--- Data lines ---
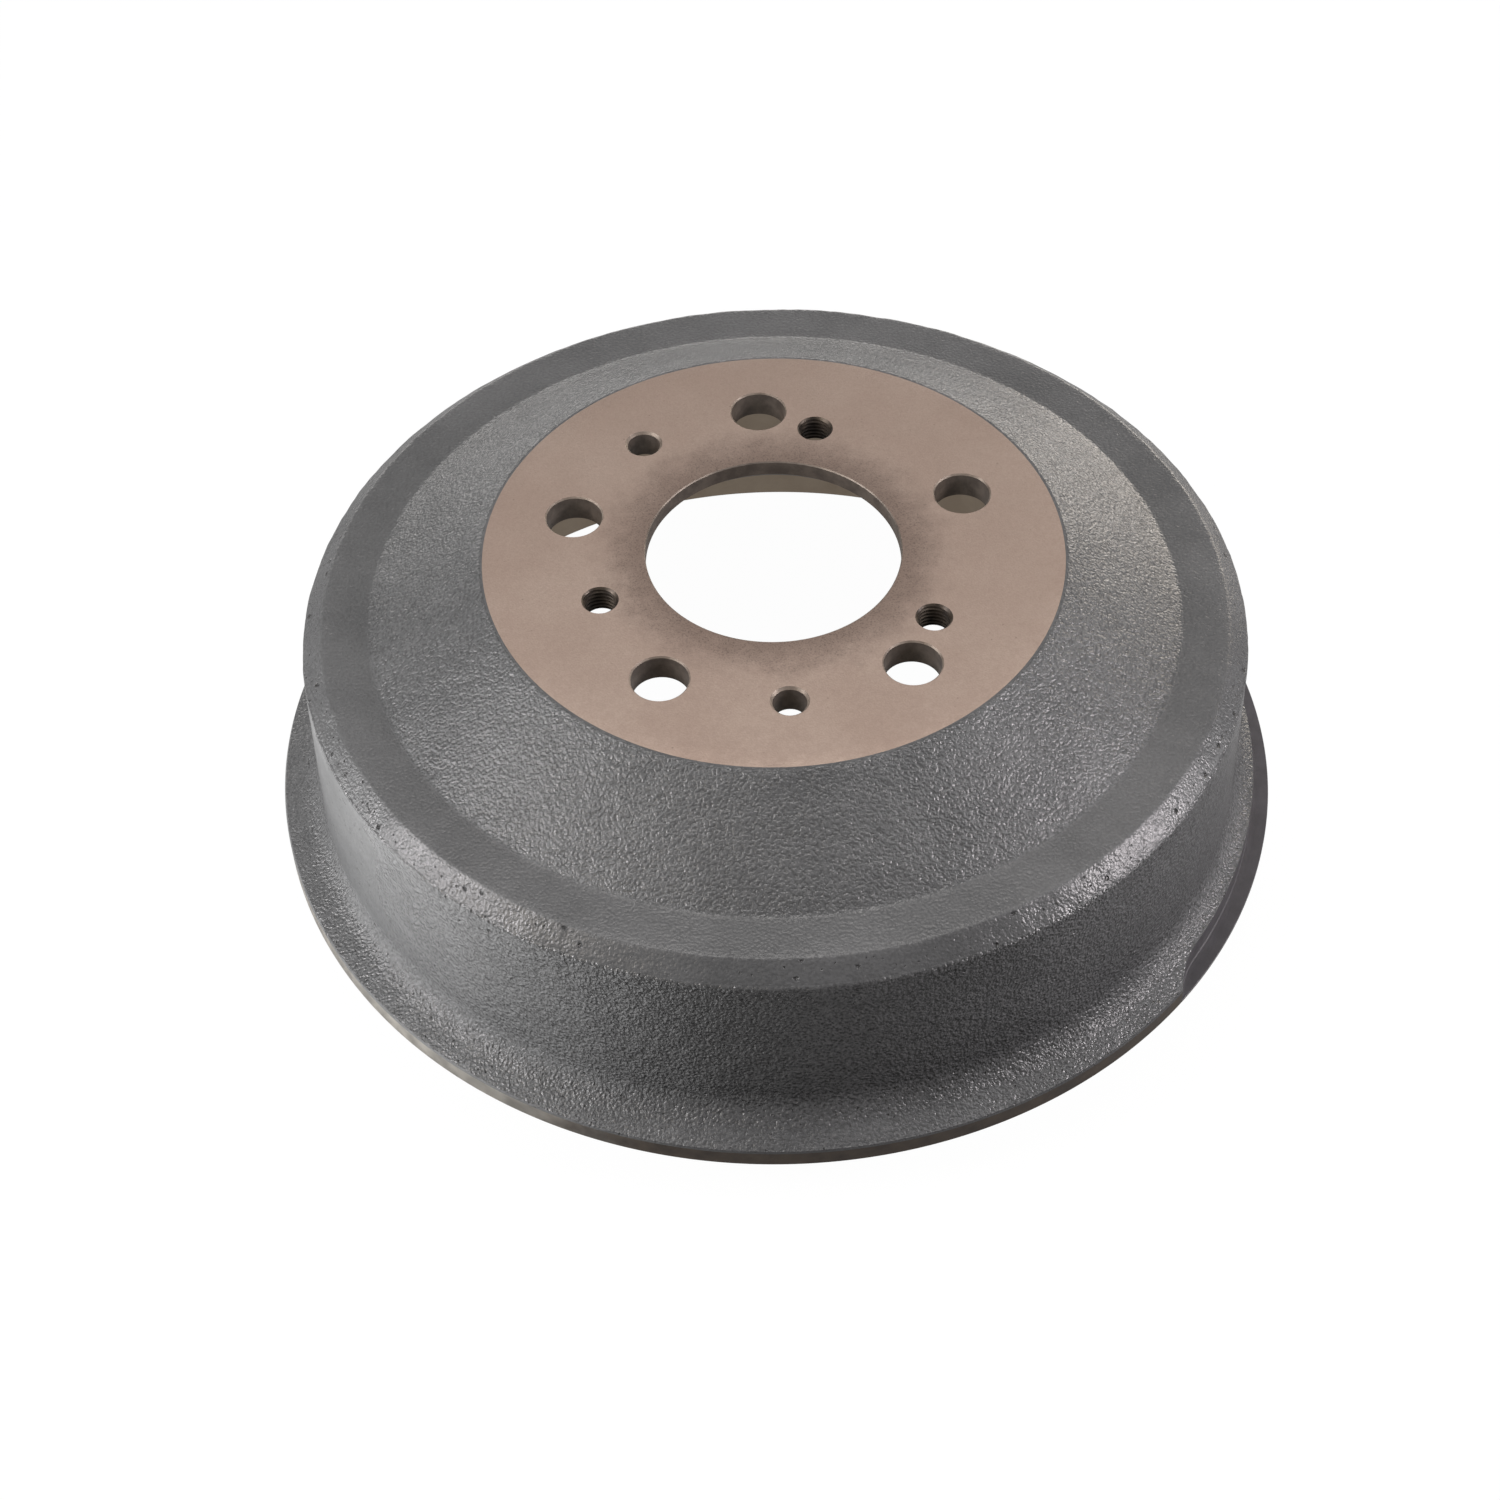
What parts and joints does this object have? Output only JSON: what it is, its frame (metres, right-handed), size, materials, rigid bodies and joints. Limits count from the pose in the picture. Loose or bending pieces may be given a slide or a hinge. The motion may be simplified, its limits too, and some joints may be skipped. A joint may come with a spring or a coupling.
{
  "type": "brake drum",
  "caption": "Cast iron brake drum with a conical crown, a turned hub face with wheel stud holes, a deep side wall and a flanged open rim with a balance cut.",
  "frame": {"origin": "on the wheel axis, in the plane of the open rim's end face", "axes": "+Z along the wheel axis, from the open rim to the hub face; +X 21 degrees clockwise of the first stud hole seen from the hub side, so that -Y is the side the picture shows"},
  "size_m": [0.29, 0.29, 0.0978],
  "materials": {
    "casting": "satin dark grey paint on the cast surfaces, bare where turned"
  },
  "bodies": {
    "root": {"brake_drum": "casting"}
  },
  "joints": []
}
---
* Direction: Write the listing out again, exactly as it reads.

* Final answer:
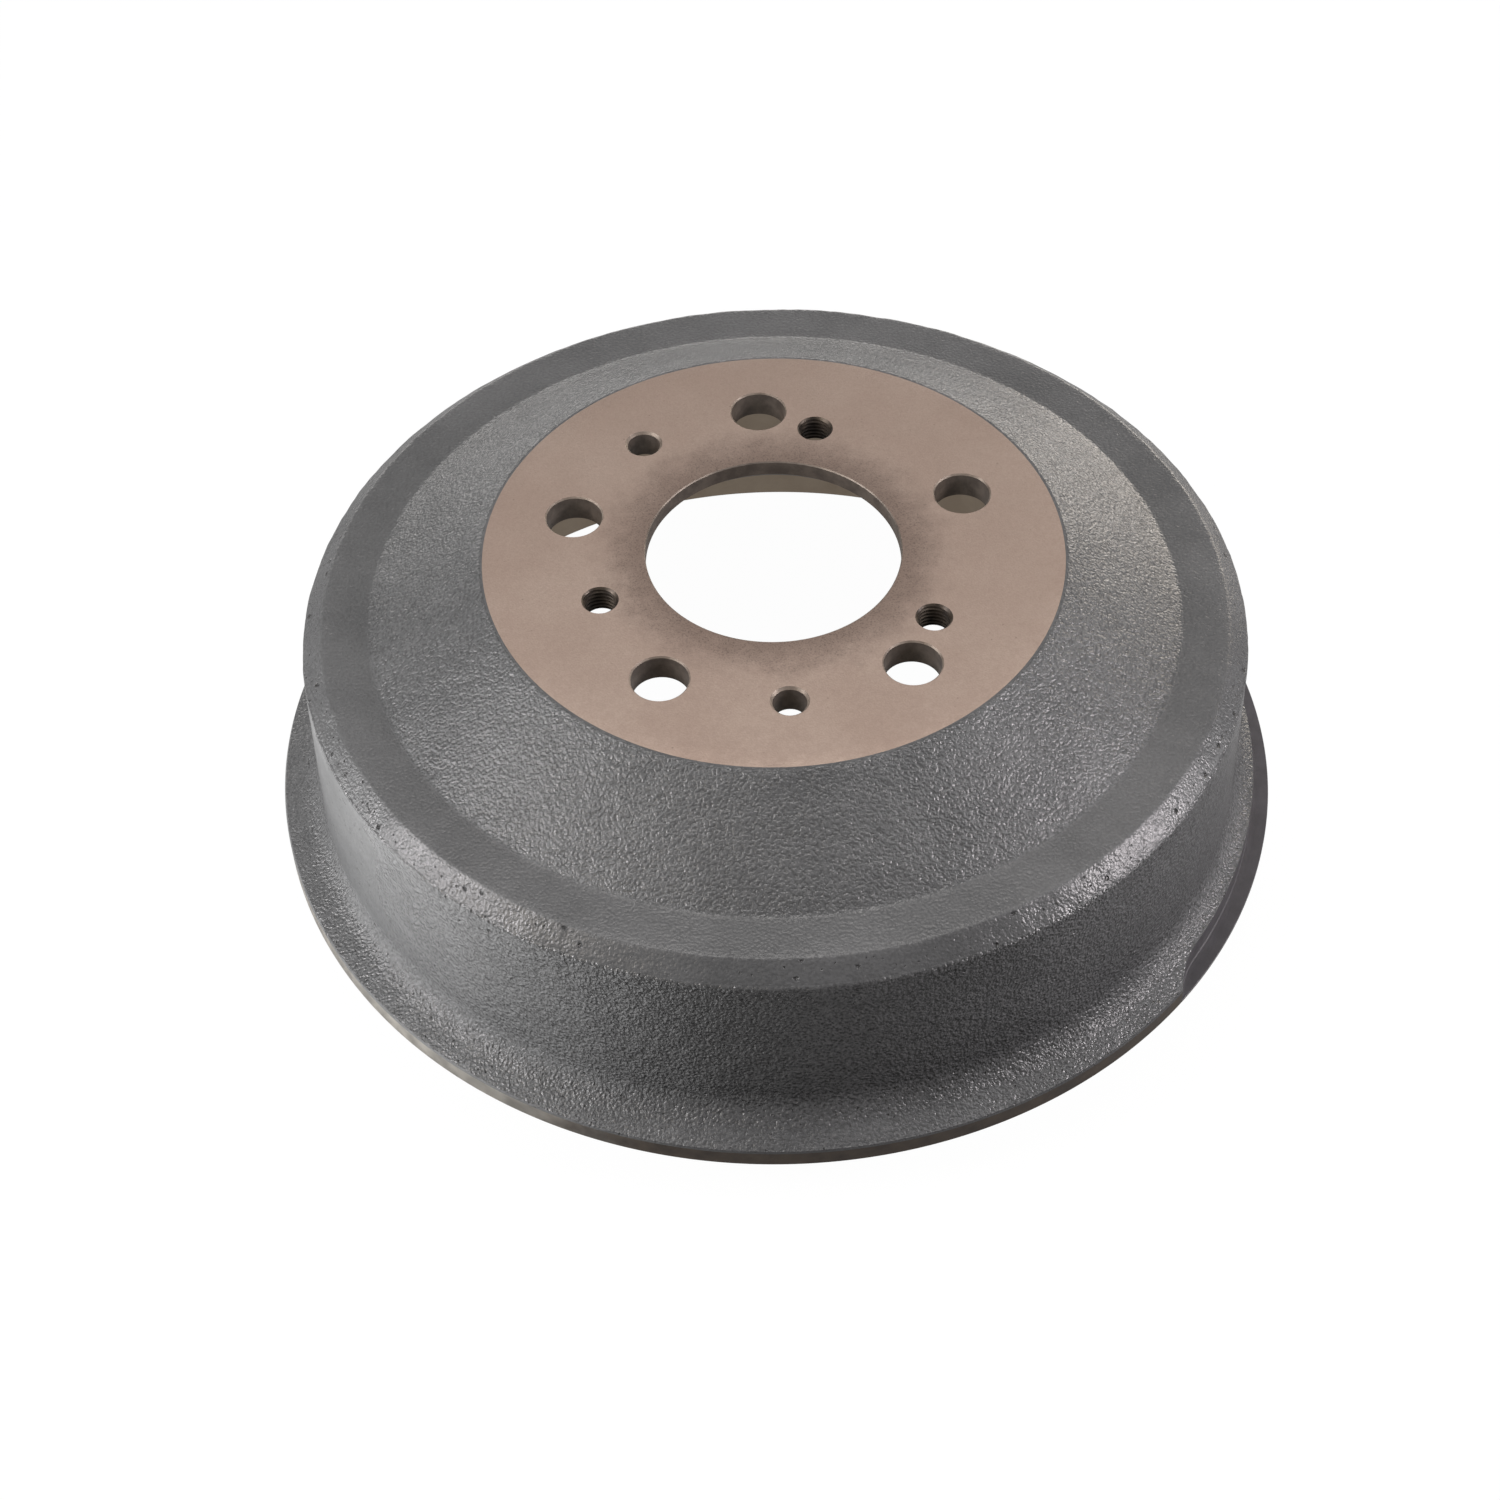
What parts and joints does this object have? Output only JSON: what it is, its frame (metres, right-handed), size, materials, rigid bodies and joints. Limits count from the pose in the picture. Loose or bending pieces may be given a slide or a hinge. The motion may be simplified, its limits too, and some joints may be skipped. A joint may come with a spring or a coupling.
{
  "type": "brake drum",
  "caption": "Cast iron brake drum with a conical crown, a turned hub face with wheel stud holes, a deep side wall and a flanged open rim with a balance cut.",
  "frame": {"origin": "on the wheel axis, in the plane of the open rim's end face", "axes": "+Z along the wheel axis, from the open rim to the hub face; +X 21 degrees clockwise of the first stud hole seen from the hub side, so that -Y is the side the picture shows"},
  "size_m": [0.29, 0.29, 0.0978],
  "materials": {
    "casting": "satin dark grey paint on the cast surfaces, bare where turned"
  },
  "bodies": {
    "root": {"brake_drum": "casting"}
  },
  "joints": []
}